Anyway I marked the PR back to draft because I think I also need to account for the pod starting and terminating while waiting for the operator.

I've been trying to think on why I didn't see this issue on the same dag running in non-deferred mode, but I suspect its because its configured to log an init container, than that delays the call to detect_pod_terminate_early_issues until after the init container has completed.

I think there should be some kind of a hard limit for the tries when pulling the image, as what if the image was deleted? we do not want to keep retrying forever, and as of now, it looks like if we have a corrupt image, we will retry indefinitely.
That is, at least, what I see that will happen now.

No that shouldn't happen. In that scenario what would happen is the triggerer would exit, because of detect_pod_terminate_early_issues it would happen on the first time in saw the image pull failure, and before the startup_timeout expires, with a timeout state. The timeout state basically then accounts for the gap in time between the triggerer exiting and the operator starting back up and does a final check to see if the pod is in a running or terminal state. In this scenario it wouldn't be, so the task fails.

I think there is a case for renaming the timeout state. Basically the triggerer can return one of error, fatal, timeout and success. Timeout is essentially for situations where the pod didn't start up in time, but if it has started when it gets to the operator, I think its better to let it run rather than fail the task and retry. So if I could think of a pithy name for "fatal unless recovered" then I'd rename it to that.

I think the triggerer should be the source of truth here: the user defined a startup timeout, and when it’s reached, Airflow should behave accordingly. Normally there shouldn’t be a large gap between the triggerer finishing and the worker starting the operator—except in overload situations.

Anecdotally I am using the kubernetes executor in AWS EKS and I can see regularly seeing delays of 2-3 minutes for a node to startup to take over the execution.

The startup_timeout itself is a fairly loose amount of time, it doesn't account for the time taken for the triggerer to adopt the task, and it doesn't account for triggerer restarts. I think its just for situations where you want an early notification if the pod doesn't start, and not have to wait for a task timeout (or indefinitely if it isn't set). 2-3 minutes in the kubernetes executor could be enough time for some tasks to complete. I don't understand why killing a running pod would be preferable.

I understand your idea behind this but, from my point of view, the triggerer runs quite stable, which means the current startup timeout is valid. If a user sees that the pod needs more time to start due to flaky infrastructure, they can increase startup_timeout. I don’t think it makes sense to keep the pod running just because it might recover later. If you want that behavior, I suggest creating a new PR that adds an option to disable startup_timeout.

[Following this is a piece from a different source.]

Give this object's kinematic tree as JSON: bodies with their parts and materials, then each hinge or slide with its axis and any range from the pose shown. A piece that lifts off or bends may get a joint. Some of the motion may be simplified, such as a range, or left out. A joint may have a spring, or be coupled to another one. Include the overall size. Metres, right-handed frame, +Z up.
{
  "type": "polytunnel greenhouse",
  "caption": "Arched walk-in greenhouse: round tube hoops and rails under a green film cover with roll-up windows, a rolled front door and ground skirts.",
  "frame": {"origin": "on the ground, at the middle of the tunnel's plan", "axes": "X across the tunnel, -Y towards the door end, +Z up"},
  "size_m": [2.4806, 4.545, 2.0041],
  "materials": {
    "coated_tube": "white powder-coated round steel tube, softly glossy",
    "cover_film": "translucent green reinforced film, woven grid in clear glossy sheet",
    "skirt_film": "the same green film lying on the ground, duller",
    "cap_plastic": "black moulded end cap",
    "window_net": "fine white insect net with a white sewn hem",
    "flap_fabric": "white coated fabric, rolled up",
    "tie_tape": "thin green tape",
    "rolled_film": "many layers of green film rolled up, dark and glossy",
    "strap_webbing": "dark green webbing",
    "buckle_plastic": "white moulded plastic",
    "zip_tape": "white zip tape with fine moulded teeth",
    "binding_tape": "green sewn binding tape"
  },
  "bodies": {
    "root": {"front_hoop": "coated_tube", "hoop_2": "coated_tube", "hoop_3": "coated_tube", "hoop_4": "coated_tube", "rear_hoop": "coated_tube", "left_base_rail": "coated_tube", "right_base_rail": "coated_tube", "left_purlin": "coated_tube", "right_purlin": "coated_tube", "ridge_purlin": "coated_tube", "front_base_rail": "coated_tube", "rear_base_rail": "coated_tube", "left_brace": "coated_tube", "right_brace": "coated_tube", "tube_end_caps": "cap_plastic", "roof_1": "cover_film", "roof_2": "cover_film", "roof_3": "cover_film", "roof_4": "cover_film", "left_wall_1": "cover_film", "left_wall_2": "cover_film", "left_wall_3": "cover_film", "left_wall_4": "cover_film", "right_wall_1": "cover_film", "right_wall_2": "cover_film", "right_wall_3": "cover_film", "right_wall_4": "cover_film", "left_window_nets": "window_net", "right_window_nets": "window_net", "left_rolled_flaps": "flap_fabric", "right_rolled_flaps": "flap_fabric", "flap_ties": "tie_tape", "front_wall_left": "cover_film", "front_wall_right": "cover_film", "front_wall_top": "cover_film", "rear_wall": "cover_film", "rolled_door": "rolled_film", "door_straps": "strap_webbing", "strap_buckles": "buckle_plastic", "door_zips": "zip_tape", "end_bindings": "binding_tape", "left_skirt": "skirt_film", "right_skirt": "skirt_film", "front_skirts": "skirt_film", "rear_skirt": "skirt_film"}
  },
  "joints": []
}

Okay, well clearly I disagree but I don't want that disagreement to block us from addressing the issue. So I've split that part of the code to a seperate PR #62215 and I'll just close this for now.

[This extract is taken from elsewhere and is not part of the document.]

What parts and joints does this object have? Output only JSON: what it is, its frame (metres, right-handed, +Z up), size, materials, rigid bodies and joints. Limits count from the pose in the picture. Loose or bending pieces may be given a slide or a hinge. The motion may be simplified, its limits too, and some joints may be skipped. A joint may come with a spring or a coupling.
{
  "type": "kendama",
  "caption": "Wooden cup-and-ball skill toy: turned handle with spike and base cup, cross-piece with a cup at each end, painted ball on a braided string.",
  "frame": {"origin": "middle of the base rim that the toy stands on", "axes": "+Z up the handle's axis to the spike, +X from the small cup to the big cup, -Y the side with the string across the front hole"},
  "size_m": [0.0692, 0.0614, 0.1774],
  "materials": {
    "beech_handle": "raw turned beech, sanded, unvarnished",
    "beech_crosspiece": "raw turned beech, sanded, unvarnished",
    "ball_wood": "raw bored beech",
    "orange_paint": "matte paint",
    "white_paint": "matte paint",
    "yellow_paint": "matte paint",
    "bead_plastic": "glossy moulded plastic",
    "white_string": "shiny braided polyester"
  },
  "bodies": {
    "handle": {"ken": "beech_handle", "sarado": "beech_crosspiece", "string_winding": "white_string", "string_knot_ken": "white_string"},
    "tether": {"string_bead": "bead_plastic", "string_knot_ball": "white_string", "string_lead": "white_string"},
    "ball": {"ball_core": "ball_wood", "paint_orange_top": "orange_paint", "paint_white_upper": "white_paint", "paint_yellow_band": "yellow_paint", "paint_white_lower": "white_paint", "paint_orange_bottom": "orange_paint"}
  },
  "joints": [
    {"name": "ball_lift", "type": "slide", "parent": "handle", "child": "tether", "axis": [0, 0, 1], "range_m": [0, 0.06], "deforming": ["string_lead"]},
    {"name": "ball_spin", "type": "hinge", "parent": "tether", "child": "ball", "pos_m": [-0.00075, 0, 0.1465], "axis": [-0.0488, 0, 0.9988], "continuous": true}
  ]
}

jscheffl · 2026-02-11T22:24:08Z

@AutomationDev85 we recently saw at Bosch also issues with rate limits and the "fail fast" in "ImgPullBackOff" killed the workload. WDYT, from what you saw is this resolving also the problem we saw?

johnhoran · 2026-02-12T12:38:35Z

issues with rate limits and the "fail fast" in "ImgPullBackOff" killed the workload.

It's still possible that a pod won't have recovered from ImgPullBackOff by the time it reaches the code that checks in the operator. Looking at the code I felt the intention was for this to be something that was handled by airflow task retries rather than relying on the k8s retry.

Nataneljpwd

Looks good, A few questions and maybe a small change is needed

providers/cncf/kubernetes/src/airflow/providers/cncf/kubernetes/operators/pod.py

Nataneljpwd · 2026-02-12T13:55:30Z

providers/cncf/kubernetes/src/airflow/providers/cncf/kubernetes/operators/pod.py

        """
        self.pod = None
        xcom_sidecar_output = None
+        skip_cleanup = False


I think this flag can be avoided, and it is better to avoid it to reduce the mental load when reading this code

I'm not sure how, the cleanup method is in the finally block, so it will be called even if the task defers again, and I don't want the pod to be deleted. How are you suggesting to remove it?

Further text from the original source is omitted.